Annuals are plants that complete their entire life cycle in one growing season. Annual crops germinate, grow, produce seeds, and die within the course of a year. If you want to grow them again, you’ll need to replant new plants in your garden the following year.

3 Types of Annual Plants

Annuals fall into three main categories: tender annuals (or summer annuals), hardy annuals (or winter annuals), and half-hardy annuals. These terms describe a plant’s ability to withstand frost and colder temperatures.

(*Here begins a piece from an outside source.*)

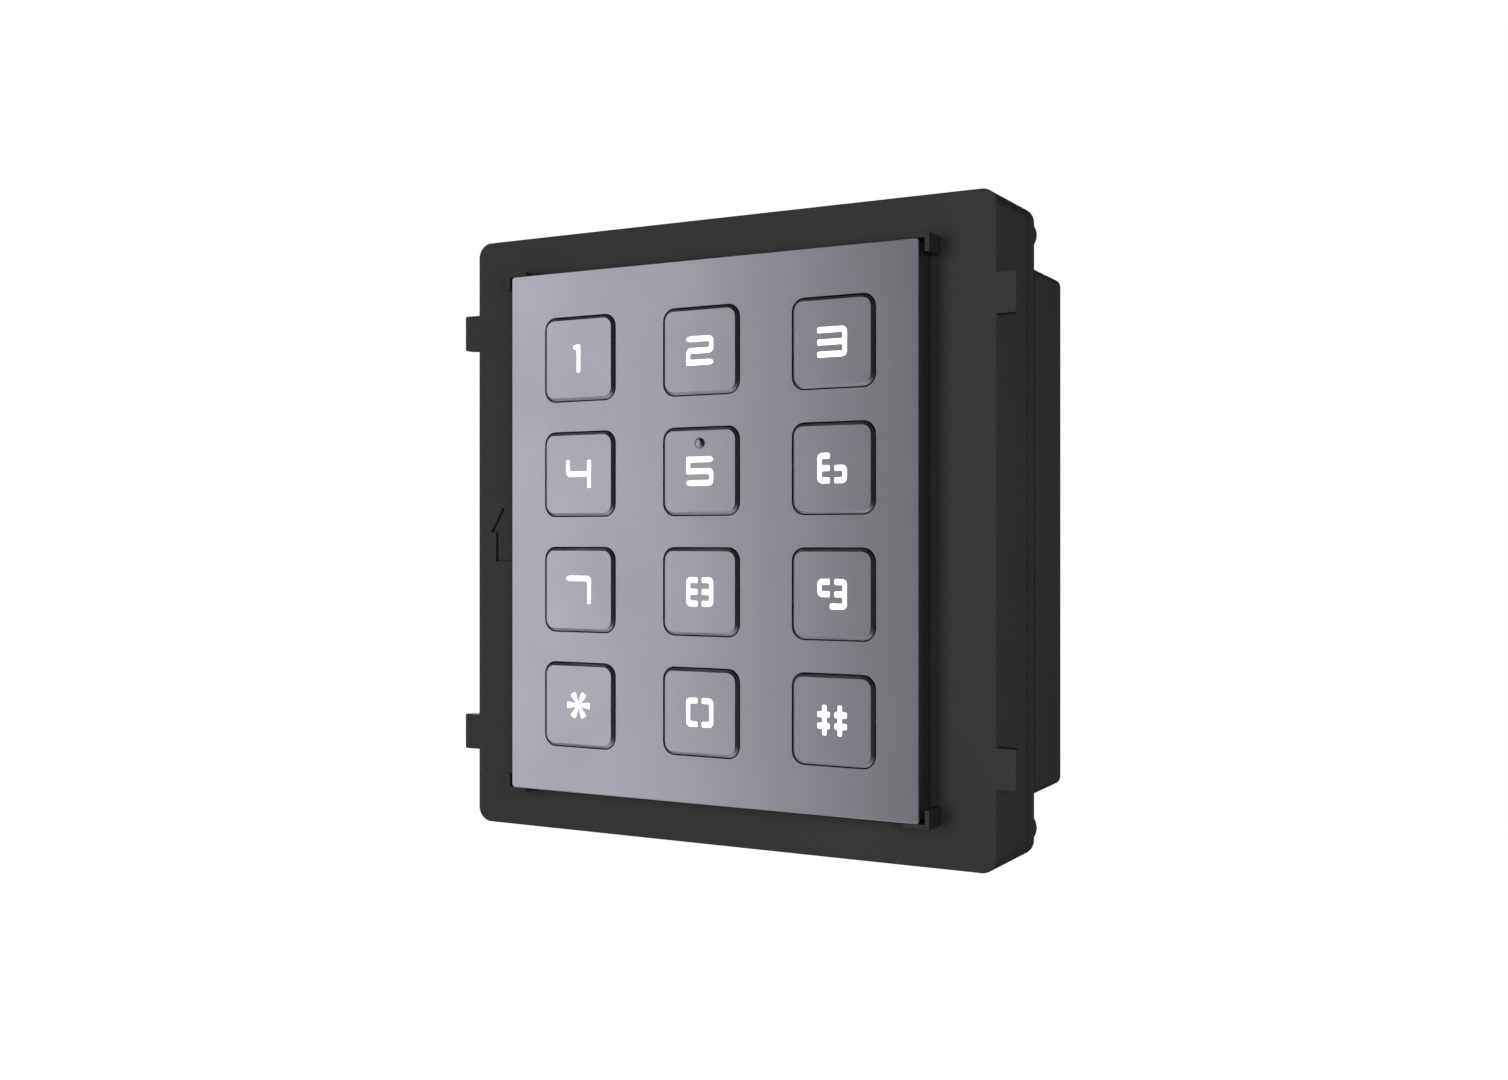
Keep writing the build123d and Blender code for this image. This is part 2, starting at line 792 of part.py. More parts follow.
with BuildPart() as link_socket:
    with BuildSketch(Plane.XZ.offset(link_header_front)):
        with Locations(link_position):
            Rectangle(link_width, link_length)
    extrude(amount=keypad_board_back - link_header_front)
    with BuildSketch(Plane.XZ.offset(link_header_front)):
        with Locations(link_position):
            with GridLocations(0, pin_pitch, 1, link_count):
                Rectangle(link_slot_side, link_slot_side)
    extrude(amount=link_pin_length + pin_tail, mode=Mode.SUBTRACT)
link_socket.part.label = "link_socket"
export_step(link_socket.part, "parts/link_socket.step")

with BuildPart() as bus_driver_chip:
    with BuildSketch(Plane.XZ.offset(interface_front)):
        with Locations(driver_position):
            Rectangle(driver_width, driver_length)
    extrude(amount=driver_height)
bus_driver_chip.part.label = "bus_driver_chip"
export_step(bus_driver_chip.part, "parts/bus_driver_chip.step")

# ---------------------------------------------------------------------------------------------------
# Bus sockets: shrouded, keyed, open to the rear
# ---------------------------------------------------------------------------------------------------

for name, side in (("bus_input", 1), ("bus_output", -1)):
    with BuildPart() as socket:
        with BuildSketch(Plane.XZ.offset(socket_recess)):
            with Locations((0, side * socket_offset)):
                Rectangle(socket_width, socket_height)
        extrude(amount=socket_depth)
        with BuildSketch(Plane.XZ.offset(socket_recess)):
            with Locations((0, side * socket_offset)):
                Rectangle(socket_width - 2 * socket_wall, socket_height - 2 * socket_wall)
            with Locations((0, side * (socket_offset + (socket_height - socket_wall) / 2))):
                Rectangle(socket_key_width, socket_wall)
        extrude(amount=socket_depth - socket_floor, mode=Mode.SUBTRACT)
        with BuildSketch(Plane.XZ.offset(interface_back)):
            with Locations((0, side * socket_offset)):
                with GridLocations(pin_pitch, pin_pitch, socket_columns, socket_rows):
                    Rectangle(pin_side, pin_side)
        extrude(amount=-socket_floor, mode=Mode.SUBTRACT)
    socket.part.label = f"{name}_socket"
    export_step(socket.part, f"parts/{name}_socket.step")

    with BuildPart() as pins:
        with BuildSketch(Plane.XZ.offset(interface_front + pin_tail)):
            with Locations((0, side * socket_offset)):
                with GridLocations(pin_pitch, pin_pitch, socket_columns, socket_rows):
                    Rectangle(pin_side, pin_side)
        extrude(amount=-(pin_tail + board_thickness + socket_floor + socket_pin_length))
    pins.part.label = f"{name}_pins"
    export_step(pins.part, f"parts/{name}_pins.step")

# ---------------------------------------------------------------------------------------------------
# Address switch: a body with one slot for each slider, all sliders at the same end of their travel
# ---------------------------------------------------------------------------------------------------

slider_slot_length = slider_length + slider_travel + 2 * slider_gap
slider_x = switch_position[0] - slider_travel / 2

with BuildPart() as address_switch_body:
    with BuildSketch(Plane.XZ.offset(switch_face)):
        with Locations(switch_position):
            Rectangle(switch_width, switch_length)
    extrude(amount=switch_body_height)
    with BuildSketch(Plane.XZ.offset(switch_face)):
        with Locations(switch_position):
            with GridLocations(0, pin_pitch, 1, switch_ways):
                Rectangle(slider_slot_length, slider_width + 2 * slider_gap)
    extrude(amount=slider_root, mode=Mode.SUBTRACT)
address_switch_body.part.label = "address_switch_body"
export_step(address_switch_body.part, "parts/address_switch_body.step")

for way in range(switch_ways):
    slider_z = switch_position[1] + ((switch_ways - 1) / 2 - way) * pin_pitch
    with BuildPart() as address_slider:
        with BuildSketch(Plane.XZ.offset(switch_face - slider_rise)):
            with Locations((slider_x, slider_z)):
                Rectangle(slider_length, slider_width)
        extrude(amount=slider_rise + slider_root)
    address_slider.part.label = f"address_slider_{way + 1}"
    export_step(address_slider.part, f"parts/address_slider_{way + 1}.step")

# ---------------------------------------------------------------------------------------------------
# Rear cover: lip, central box, screw bosses, standoffs, locating ribs and windows
# ---------------------------------------------------------------------------------------------------

rib_inset = shell_wall + rib_gap + rib_thickness

# Central box, full width, with rounded corners and a little draft on its top and bottom
with BuildPart() as rear_box:
    with BuildSketch(Plane.XZ):
        RectangleRounded(shell_width, rear_box_height - 2 * rear_box_draft, rear_box_corner_radius)
    with BuildSketch(Plane.XZ.offset(rear_box_depth)):
        RectangleRounded(shell_width, rear_box_height, rear_box_corner_radius)
    loft()
    rear_face = rear_box.faces().sort_by(Axis.Y)[-1]
    fillet(rear_face.edges(), rear_box_edge_radius)

with BuildPart() as rear_cover:
    # Lip behind the seam, in line with the front housing
    with BuildSketch(Plane.XZ.offset(rear_box_depth)):
        RectangleRounded(shell_width, shell_height, shell_corner_radius)
    extrude(amount=cover_lip_depth)
    fillet(rear_cover.faces().sort_by(Axis.Y)[-1].edges(), cover_lip_edge_radius)
    add(rear_box.part)
    with BuildSketch(Plane.XZ.offset(lip_floor)):
        RectangleRounded(inner_width, inner_height, inner_corner_radius)
    extrude(amount=seam_back - lip_floor, mode=Mode.SUBTRACT)
    with BuildSketch(Plane.XZ.offset(shell_wall)):
        Rectangle(inner_width, rear_box_height - 2 * shell_wall - 2 * rear_box_draft)
    extrude(amount=lip_floor - shell_wall, mode=Mode.SUBTRACT)

    # Screw bosses, which carry the counterbored cover screws
    with BuildSketch(Plane.XZ.offset(counterbore_back)):
        with GridLocations(post_spacing_x, post_spacing_z, 2, 2):
            Circle(post_radius)
    extrude(amount=seam_back - counterbore_back)
    with BuildSketch(Plane.XZ.offset(counterbore_back)):
        with GridLocations(post_spacing_x, post_spacing_z, 2, 2):
            Circle(counterbore_diameter / 2)
    extrude(amount=counterbore_depth, mode=Mode.SUBTRACT)
    with BuildSketch(Plane.XZ.offset(counterbore_back)):
        with GridLocations(post_spacing_x, post_spacing_z, 2, 2):
            Circle(screw_hole_diameter / 2)
    extrude(amount=seam_back - counterbore_back, mode=Mode.SUBTRACT)

    # Standoffs under the interface board
    with BuildSketch(Plane.XZ.offset(shell_wall)):
        with GridLocations(standoff_spacing_x, standoff_spacing_z, 2, 2):
            Circle(standoff_radius)
    extrude(amount=interface_back - shell_wall)
    pilot_depth = board_screw_length - board_thickness + screw_pilot_spare
    with BuildSketch(Plane.XZ.offset(interface_back)):
        with GridLocations(standoff_spacing_x, standoff_spacing_z, 2, 2):
            Circle(screw_diameter / 2)
    extrude(amount=-pilot_depth, mode=Mode.SUBTRACT)

    # Ribs that stand past the seam and locate the cover inside the front housing
    with BuildSketch(Plane.XZ.offset(lip_floor)):
        with GridLocations(shell_width - 2 * rib_inset + rib_thickness, rib_side_spacing, 2, 3):
            Rectangle(rib_thickness, rib_width)
        with GridLocations(rib_end_spacing, shell_height - 2 * rib_inset + rib_thickness, 2, 2):
            Rectangle(rib_width, rib_thickness)
    extrude(amount=seam_back + rib_reach - lip_floor)
    with BuildSketch(Plane.XZ.offset(lip_floor)):
        with GridLocations(inner_width - rib_gap, rib_side_spacing, 2, 3):
            Rectangle(rib_gap, rib_width)
        with GridLocations(rib_end_spacing, inner_height - rib_gap, 2, 2):
            Rectangle(rib_width, rib_gap)
    extrude(amount=seam_back - lip_floor)

    # Windows for the two bus sockets and the address switch, and a shallow seat for the label
    with BuildSketch(Plane.XZ):
        with GridLocations(0, 2 * socket_offset, 1, 2):
            Rectangle(socket_width + 2 * socket_window_gap, socket_height + 2 * socket_window_gap)
        with Locations(switch_position):
            Rectangle(switch_width + 2 * switch_window_gap, switch_length + 2 * switch_window_gap)
    extrude(amount=shell_wall, mode=Mode.SUBTRACT)
    with BuildSketch(Plane.XZ):
        with Locations(label_position):
            RectangleRounded(label_width + label_margin, label_height + label_margin, label_corner_radius)
    extrude(amount=label_recess, mode=Mode.SUBTRACT)
rear_cover.part.label = "rear_cover"
export_step(rear_cover.part, "parts/rear_cover.step")

with BuildPart() as rating_label:
    with BuildSketch(Plane.XZ.offset(label_recess)):
        with Locations(label_position):
            RectangleRounded(label_width, label_height, label_corner_radius)
    extrude(amount=-label_thickness)
rating_label.part.label = "rating_label"
export_step(rating_label.part, "parts/rating_label.step")

# ---------------------------------------------------------------------------------------------------
# Gasket in the seam: a flat ring with an eyelet at each screw
# ---------------------------------------------------------------------------------------------------

with BuildPart() as housing_gasket:
    with BuildSketch(Plane.XZ.offset(seam_back)):
        RectangleRounded(
            shell_width - 2 * gasket_inset, shell_height - 2 * gasket_inset,
            shell_corner_radius - gasket_inset,
        )
        RectangleRounded(inner_width, inner_height, inner_corner_radius, mode=Mode.SUBTRACT)
        with GridLocations(post_spacing_x, post_spacing_z, 2, 2):
            Circle(gasket_eyelet_diameter / 2)
            Circle(screw_hole_diameter / 2, mode=Mode.SUBTRACT)
    extrude(amount=seam_gap)
housing_gasket.part.label = "housing_gasket"
export_step(housing_gasket.part, "parts/housing_gasket.step")

# ---------------------------------------------------------------------------------------------------
# Screws: three groups of the same pan-head screw
# ---------------------------------------------------------------------------------------------------


def pan_head_screw(length):
    """A cross-recessed screw along +Z, with the underside of its head at the origin."""
    with BuildPart() as screw:
        with BuildSketch():
            Circle(screw_head_diameter / 2)
        extrude(amount=-screw_head_height)
        fillet(screw.faces().sort_by(Axis.Z)[0].edges(), screw_head_edge_radius)
        with BuildSketch(Plane.XY.offset(-screw_head_height)):
            Rectangle(screw_slot_length, screw_slot_width)
            Rectangle(screw_slot_width, screw_slot_length)
        extrude(amount=screw_slot_depth, mode=Mode.SUBTRACT)
        with BuildSketch():
            Circle(screw_diameter / 2)
        extrude(amount=length)
    return screw.part


with BuildPart() as cover_screws:
    with Locations(Plane.XZ.offset(counterbore_back + counterbore_depth)):
        with GridLocations(post_spacing_x, post_spacing_z, 2, 2):
            add(pan_head_screw(cover_screw_length))
cover_screws.part.label = "cover_screws"
export_step(cover_screws.part, "parts/cover_screws.step")

with BuildPart() as keypad_board_screws:
    with Locations(Plane.XZ.offset(keypad_board_back)):
        with GridLocations(boss_spacing_x, board_boss_spacing, 2, 3):
            add(pan_head_screw(board_screw_length))
keypad_board_screws.part.label = "keypad_board_screws"
export_step(keypad_board_screws.part, "parts/keypad_board_screws.step")

with BuildPart() as interface_board_screws:
    with Locations(Plane.XZ.offset(interface_front) * Plane.XY.rotated((180, 0, 0)).location):
        with GridLocations(standoff_spacing_x, standoff_spacing_z, 2, 2):
            add(pan_head_screw(board_screw_length))
interface_board_screws.part.label = "interface_board_screws"
export_step(interface_board_screws.part, "parts/interface_board_screws.step")
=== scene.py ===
# %% [markdown]
# # A keypad reader for an entry panel
# The object is a module about 100 mm square. A black moulded housing carries a satin plate on its front,
# and twelve keys come through the plate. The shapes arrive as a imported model, one node for each piece.
# This lesson gives every piece its finish, adds the small parts that are easier to model here, and sets
# up a plain studio around it.

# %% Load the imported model
from math import cos, pi, radians, sin

import bmesh
import bpy
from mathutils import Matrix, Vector


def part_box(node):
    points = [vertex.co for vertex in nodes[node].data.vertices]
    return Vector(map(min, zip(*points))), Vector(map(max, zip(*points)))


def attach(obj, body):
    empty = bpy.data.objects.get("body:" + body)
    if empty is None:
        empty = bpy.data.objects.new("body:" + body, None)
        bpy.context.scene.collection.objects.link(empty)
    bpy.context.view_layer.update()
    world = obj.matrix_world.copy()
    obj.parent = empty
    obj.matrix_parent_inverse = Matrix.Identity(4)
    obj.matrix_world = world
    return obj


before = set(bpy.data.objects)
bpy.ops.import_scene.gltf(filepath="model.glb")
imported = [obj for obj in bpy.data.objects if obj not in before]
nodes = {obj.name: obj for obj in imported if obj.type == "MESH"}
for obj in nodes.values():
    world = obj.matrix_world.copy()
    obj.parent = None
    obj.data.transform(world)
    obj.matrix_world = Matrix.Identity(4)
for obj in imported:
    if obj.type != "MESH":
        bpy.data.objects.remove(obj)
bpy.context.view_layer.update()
mm = 0.001

# %% [markdown]
# ## The studio
# A module like this hangs in a wall frame, so nothing stands under it. The floor lies well below, where
# it only bounces light back up. The background is white to the camera but dim to everything else, so that
# black plastic stays black: two Background shaders are mixed by the Light Path node.

# %% A white backdrop that lights the scene gently
scene = bpy.context.scene
scene.view_settings.view_transform = "Standard"
ambient_strength = 0.03

world = bpy.data.worlds.new("studio")
scene.world = world
world.use_nodes = True
world_tree = world.node_tree
world_tree.nodes.clear()
light_path = world_tree.nodes.new("ShaderNodeLightPath")
ambient = world_tree.nodes.new("ShaderNodeBackground")
ambient.inputs["Strength"].default_value = ambient_strength
backdrop = world_tree.nodes.new("ShaderNodeBackground")
backdrop.inputs["Color"].default_value = (1, 1, 1, 1)
backdrop_mix = world_tree.nodes.new("ShaderNodeMixShader")
world_output = world_tree.nodes.new("ShaderNodeOutputWorld")
world_tree.links.new(light_path.outputs["Is Camera Ray"], backdrop_mix.inputs[0])
world_tree.links.new(ambient.outputs[0], backdrop_mix.inputs[1])
world_tree.links.new(backdrop.outputs[0], backdrop_mix.inputs[2])
world_tree.links.new(backdrop_mix.outputs[0], world_output.inputs["Surface"])
print("world made, ambient strength", ambient_strength)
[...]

  1. Tender annuals are warm-weather crops that have little-to-no tolerance for freezing temperatures. Examples of tender annuals include basil, cilantro, angelonias, begonias, and marigolds.
  2. Hardy annuals have the most tolerance to cold weather and frost. Examples of hardy annuals include broccoli, cabbage, radishes, spinach, peas, and annual flowers like larkspur.
  3. Half-hardy annuals have some ability to withstand freezing temperatures but aren’t as tolerant as hardy annuals. Examples include cauliflower, lettuce, baby’s breath, cosmos, and zinnias.

Not all plants grown as annuals are true annuals. You can grow many vegetables and flowers—like black-eyed Susans, geraniums, tulips, nasturtiums, and impatiens—as annuals, even though they are technically tender perennials. Typically, if a plant is a perennial but it’s too delicate to handle winter temperatures, you can grow it as an annual.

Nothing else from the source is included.